===== PROVIDED RECORDS =====
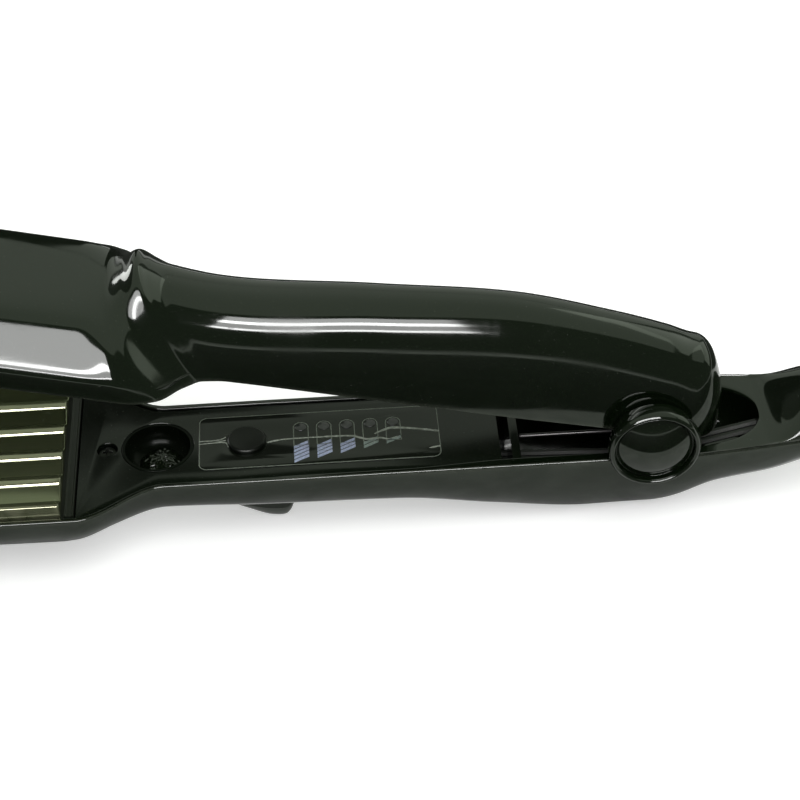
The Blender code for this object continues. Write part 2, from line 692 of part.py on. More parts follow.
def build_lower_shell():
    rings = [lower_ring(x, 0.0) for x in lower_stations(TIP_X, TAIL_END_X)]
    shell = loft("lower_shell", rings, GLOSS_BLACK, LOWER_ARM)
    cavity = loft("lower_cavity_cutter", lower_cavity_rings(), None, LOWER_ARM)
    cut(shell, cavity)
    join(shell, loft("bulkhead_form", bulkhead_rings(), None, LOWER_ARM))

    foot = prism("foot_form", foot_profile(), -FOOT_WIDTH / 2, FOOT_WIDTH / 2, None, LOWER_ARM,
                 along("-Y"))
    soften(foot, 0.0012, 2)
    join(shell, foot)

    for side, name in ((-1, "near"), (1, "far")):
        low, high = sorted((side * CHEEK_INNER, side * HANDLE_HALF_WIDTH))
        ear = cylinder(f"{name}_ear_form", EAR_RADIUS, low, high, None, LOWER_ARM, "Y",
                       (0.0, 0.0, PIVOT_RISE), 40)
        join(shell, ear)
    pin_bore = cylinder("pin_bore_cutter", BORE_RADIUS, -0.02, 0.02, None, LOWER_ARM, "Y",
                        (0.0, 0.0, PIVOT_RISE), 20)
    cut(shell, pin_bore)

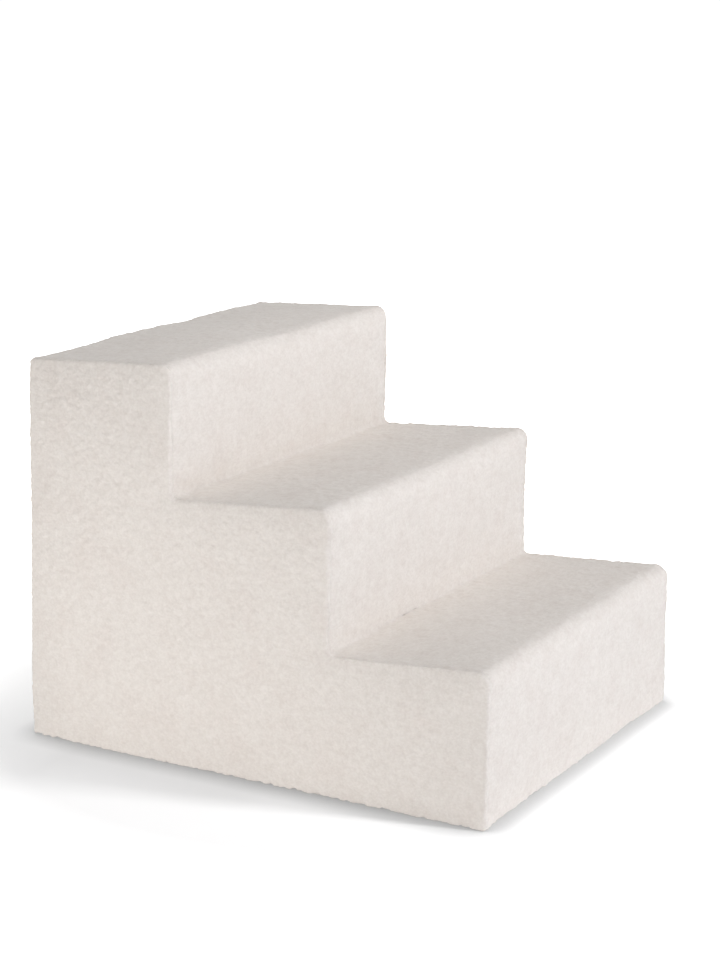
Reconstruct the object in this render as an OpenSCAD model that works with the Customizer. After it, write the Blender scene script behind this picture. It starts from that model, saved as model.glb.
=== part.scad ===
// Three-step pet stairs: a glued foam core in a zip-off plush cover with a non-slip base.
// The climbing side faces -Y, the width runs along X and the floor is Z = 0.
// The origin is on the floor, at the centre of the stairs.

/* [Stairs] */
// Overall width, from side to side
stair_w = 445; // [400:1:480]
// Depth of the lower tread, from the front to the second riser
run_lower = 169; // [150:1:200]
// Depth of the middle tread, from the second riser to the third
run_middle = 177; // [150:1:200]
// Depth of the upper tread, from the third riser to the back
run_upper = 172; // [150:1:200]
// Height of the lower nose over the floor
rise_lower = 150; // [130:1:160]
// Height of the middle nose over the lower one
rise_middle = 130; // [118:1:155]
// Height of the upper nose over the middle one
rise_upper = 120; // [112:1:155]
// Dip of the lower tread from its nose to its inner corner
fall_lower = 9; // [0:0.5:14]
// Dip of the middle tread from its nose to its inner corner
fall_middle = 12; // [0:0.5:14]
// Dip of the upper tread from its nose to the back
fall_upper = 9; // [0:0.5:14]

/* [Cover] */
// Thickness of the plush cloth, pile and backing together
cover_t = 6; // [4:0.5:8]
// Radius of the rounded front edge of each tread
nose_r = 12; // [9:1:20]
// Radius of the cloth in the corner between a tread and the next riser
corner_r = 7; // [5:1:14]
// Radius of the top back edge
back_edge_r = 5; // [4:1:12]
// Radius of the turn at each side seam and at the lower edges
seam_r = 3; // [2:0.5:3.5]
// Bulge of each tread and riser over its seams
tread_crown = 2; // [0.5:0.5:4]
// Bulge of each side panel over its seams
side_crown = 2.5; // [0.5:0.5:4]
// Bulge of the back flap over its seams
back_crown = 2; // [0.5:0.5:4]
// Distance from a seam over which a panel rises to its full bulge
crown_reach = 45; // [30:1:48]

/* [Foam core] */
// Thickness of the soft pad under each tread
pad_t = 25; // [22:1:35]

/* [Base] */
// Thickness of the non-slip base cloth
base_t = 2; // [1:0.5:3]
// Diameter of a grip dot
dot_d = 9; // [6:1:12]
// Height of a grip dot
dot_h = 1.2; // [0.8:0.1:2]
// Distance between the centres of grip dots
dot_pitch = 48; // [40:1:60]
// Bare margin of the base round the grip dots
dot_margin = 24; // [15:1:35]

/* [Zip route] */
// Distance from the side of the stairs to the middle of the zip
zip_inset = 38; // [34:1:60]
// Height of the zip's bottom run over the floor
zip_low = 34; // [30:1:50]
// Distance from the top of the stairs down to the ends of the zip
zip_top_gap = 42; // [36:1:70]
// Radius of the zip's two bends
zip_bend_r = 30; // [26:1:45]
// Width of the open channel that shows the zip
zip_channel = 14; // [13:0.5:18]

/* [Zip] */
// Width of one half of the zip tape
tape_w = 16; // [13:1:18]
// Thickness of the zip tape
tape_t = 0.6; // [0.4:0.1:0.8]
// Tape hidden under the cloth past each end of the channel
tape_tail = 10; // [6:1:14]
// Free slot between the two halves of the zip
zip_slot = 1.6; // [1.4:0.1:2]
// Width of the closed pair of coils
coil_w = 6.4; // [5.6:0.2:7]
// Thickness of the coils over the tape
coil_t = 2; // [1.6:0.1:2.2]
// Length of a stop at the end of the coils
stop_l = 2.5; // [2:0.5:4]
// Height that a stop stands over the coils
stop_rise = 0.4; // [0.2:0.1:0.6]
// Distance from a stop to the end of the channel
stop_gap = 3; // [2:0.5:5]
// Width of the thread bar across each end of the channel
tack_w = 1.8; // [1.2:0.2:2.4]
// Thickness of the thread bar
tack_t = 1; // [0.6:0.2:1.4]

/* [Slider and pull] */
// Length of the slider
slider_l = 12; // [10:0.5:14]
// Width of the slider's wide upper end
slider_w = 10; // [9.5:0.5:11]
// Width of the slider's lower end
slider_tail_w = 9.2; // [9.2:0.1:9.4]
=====
▶ _GIVEN INSTRUCTION_:
Copy every record above exactly as it appears.

▶ _SOLUTION TO THE PROBLEM_:
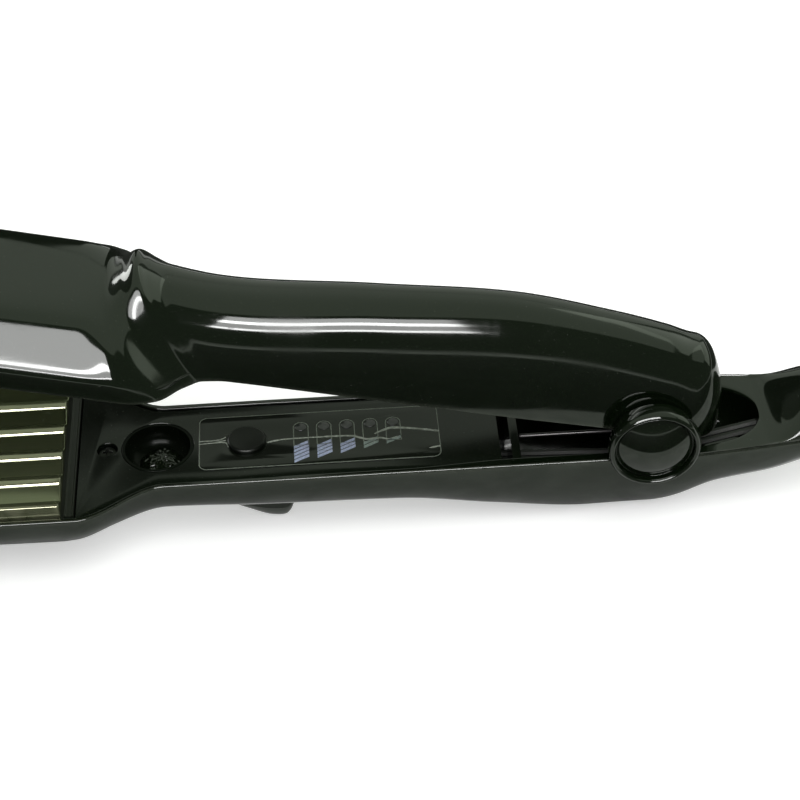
The Blender code for this object continues. Write part 2, from line 692 of part.py on. More parts follow.
def build_lower_shell():
    rings = [lower_ring(x, 0.0) for x in lower_stations(TIP_X, TAIL_END_X)]
    shell = loft("lower_shell", rings, GLOSS_BLACK, LOWER_ARM)
    cavity = loft("lower_cavity_cutter", lower_cavity_rings(), None, LOWER_ARM)
    cut(shell, cavity)
    join(shell, loft("bulkhead_form", bulkhead_rings(), None, LOWER_ARM))

    foot = prism("foot_form", foot_profile(), -FOOT_WIDTH / 2, FOOT_WIDTH / 2, None, LOWER_ARM,
                 along("-Y"))
    soften(foot, 0.0012, 2)
    join(shell, foot)

    for side, name in ((-1, "near"), (1, "far")):
        low, high = sorted((side * CHEEK_INNER, side * HANDLE_HALF_WIDTH))
        ear = cylinder(f"{name}_ear_form", EAR_RADIUS, low, high, None, LOWER_ARM, "Y",
                       (0.0, 0.0, PIVOT_RISE), 40)
        join(shell, ear)
    pin_bore = cylinder("pin_bore_cutter", BORE_RADIUS, -0.02, 0.02, None, LOWER_ARM, "Y",
                        (0.0, 0.0, PIVOT_RISE), 20)
    cut(shell, pin_bore)

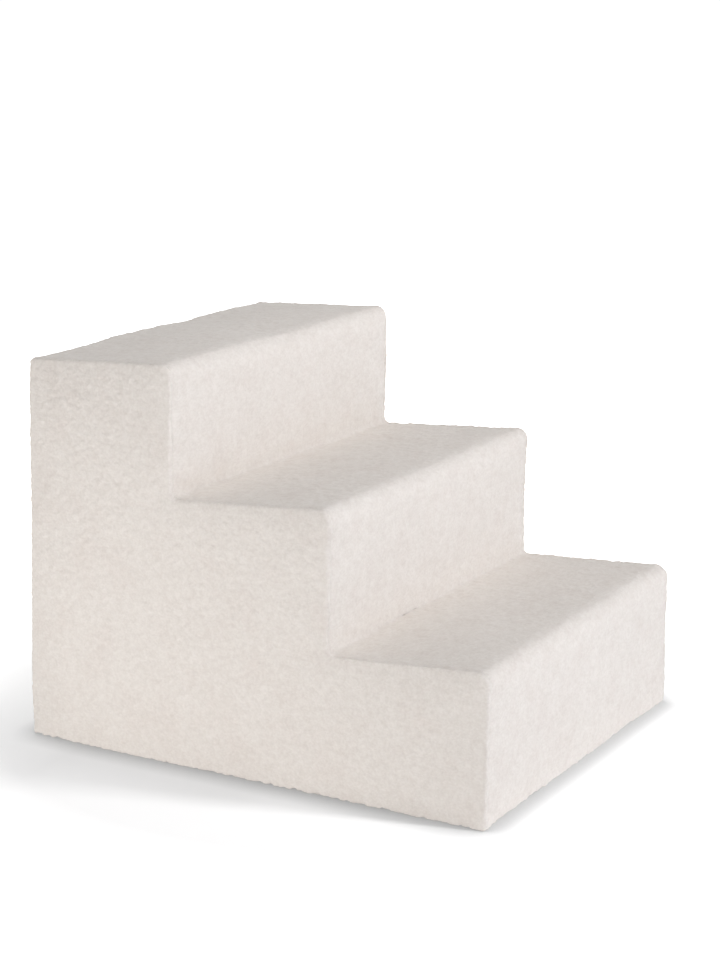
Reconstruct the object in this render as an OpenSCAD model that works with the Customizer. After it, write the Blender scene script behind this picture. It starts from that model, saved as model.glb.
=== part.scad ===
// Three-step pet stairs: a glued foam core in a zip-off plush cover with a non-slip base.
// The climbing side faces -Y, the width runs along X and the floor is Z = 0.
// The origin is on the floor, at the centre of the stairs.

/* [Stairs] */
// Overall width, from side to side
stair_w = 445; // [400:1:480]
// Depth of the lower tread, from the front to the second riser
run_lower = 169; // [150:1:200]
// Depth of the middle tread, from the second riser to the third
run_middle = 177; // [150:1:200]
// Depth of the upper tread, from the third riser to the back
run_upper = 172; // [150:1:200]
// Height of the lower nose over the floor
rise_lower = 150; // [130:1:160]
// Height of the middle nose over the lower one
rise_middle = 130; // [118:1:155]
// Height of the upper nose over the middle one
rise_upper = 120; // [112:1:155]
// Dip of the lower tread from its nose to its inner corner
fall_lower = 9; // [0:0.5:14]
// Dip of the middle tread from its nose to its inner corner
fall_middle = 12; // [0:0.5:14]
// Dip of the upper tread from its nose to the back
fall_upper = 9; // [0:0.5:14]

/* [Cover] */
// Thickness of the plush cloth, pile and backing together
cover_t = 6; // [4:0.5:8]
// Radius of the rounded front edge of each tread
nose_r = 12; // [9:1:20]
// Radius of the cloth in the corner between a tread and the next riser
corner_r = 7; // [5:1:14]
// Radius of the top back edge
back_edge_r = 5; // [4:1:12]
// Radius of the turn at each side seam and at the lower edges
seam_r = 3; // [2:0.5:3.5]
// Bulge of each tread and riser over its seams
tread_crown = 2; // [0.5:0.5:4]
// Bulge of each side panel over its seams
side_crown = 2.5; // [0.5:0.5:4]
// Bulge of the back flap over its seams
back_crown = 2; // [0.5:0.5:4]
// Distance from a seam over which a panel rises to its full bulge
crown_reach = 45; // [30:1:48]

/* [Foam core] */
// Thickness of the soft pad under each tread
pad_t = 25; // [22:1:35]

/* [Base] */
// Thickness of the non-slip base cloth
base_t = 2; // [1:0.5:3]
// Diameter of a grip dot
dot_d = 9; // [6:1:12]
// Height of a grip dot
dot_h = 1.2; // [0.8:0.1:2]
// Distance between the centres of grip dots
dot_pitch = 48; // [40:1:60]
// Bare margin of the base round the grip dots
dot_margin = 24; // [15:1:35]

/* [Zip route] */
// Distance from the side of the stairs to the middle of the zip
zip_inset = 38; // [34:1:60]
// Height of the zip's bottom run over the floor
zip_low = 34; // [30:1:50]
// Distance from the top of the stairs down to the ends of the zip
zip_top_gap = 42; // [36:1:70]
// Radius of the zip's two bends
zip_bend_r = 30; // [26:1:45]
// Width of the open channel that shows the zip
zip_channel = 14; // [13:0.5:18]

/* [Zip] */
// Width of one half of the zip tape
tape_w = 16; // [13:1:18]
// Thickness of the zip tape
tape_t = 0.6; // [0.4:0.1:0.8]
// Tape hidden under the cloth past each end of the channel
tape_tail = 10; // [6:1:14]
// Free slot between the two halves of the zip
zip_slot = 1.6; // [1.4:0.1:2]
// Width of the closed pair of coils
coil_w = 6.4; // [5.6:0.2:7]
// Thickness of the coils over the tape
coil_t = 2; // [1.6:0.1:2.2]
// Length of a stop at the end of the coils
stop_l = 2.5; // [2:0.5:4]
// Height that a stop stands over the coils
stop_rise = 0.4; // [0.2:0.1:0.6]
// Distance from a stop to the end of the channel
stop_gap = 3; // [2:0.5:5]
// Width of the thread bar across each end of the channel
tack_w = 1.8; // [1.2:0.2:2.4]
// Thickness of the thread bar
tack_t = 1; // [0.6:0.2:1.4]

/* [Slider and pull] */
// Length of the slider
slider_l = 12; // [10:0.5:14]
// Width of the slider's wide upper end
slider_w = 10; // [9.5:0.5:11]
// Width of the slider's lower end
slider_tail_w = 9.2; // [9.2:0.1:9.4]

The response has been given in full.